After the key has been fitted and all is well, a menu of options is displayed and yu can choose to use the printer to give reports on compilation as well as a listing with error reports, if any. The names for the source and object code are entered in lower case.
After the source and object files have been specified, you load the source code and compile it. The compiler gives two passes of the code and the line number which it is working on is displayed on the screen together with the pass number. Warning and error messages are also displayed and if the option to use the printer was chosen, a headed listing is generated with the error and warnings placed in the offending part of the code.
The compilation time is quite fast and at the end the compiler warns you that it is going to save the object code to tape. After that you have the choice of compiling another program, or to rewind the tape, load and run an already compiled program. Here there should have been an option to dump the RTL file immediately after the object code to produce a totally free running program. As it is, it is necessary to save the object code, take the cassette out, insert the compiler tape and load the RTL file, re-insert the object tape and save the RTL file after the source code!

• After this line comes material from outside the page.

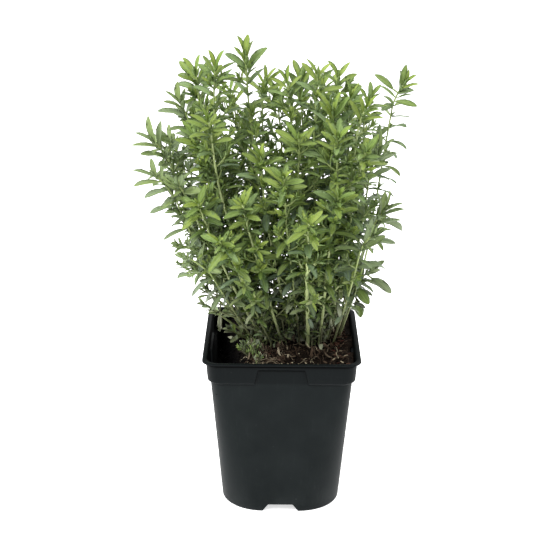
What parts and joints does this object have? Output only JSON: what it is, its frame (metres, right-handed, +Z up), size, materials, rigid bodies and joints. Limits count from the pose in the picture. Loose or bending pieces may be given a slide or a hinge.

The compiler products object code which can run many times faster than ordinary Basic. The fact that there is very little amending to the existing program means that with a few minor adjustments you can compile your existing library of programs without the necessary adjustments to the source code as some compilers require.
The fact that compiling programs is a very long and user-hostile process, makes what is an excellent commpiler a bore to use and the user interface could be dramatically improved. A rethink into using dongles on cassette ports while the machine is on should also be considered.
The DTL compiler offers several compiler directives which allow you to specify integer variables and so on. This can increase the speed of the program, but you can't use the integer directive throughout the program. The break key disable option doesn't make much difference as it is tested after a NEXT as well as an IF statement.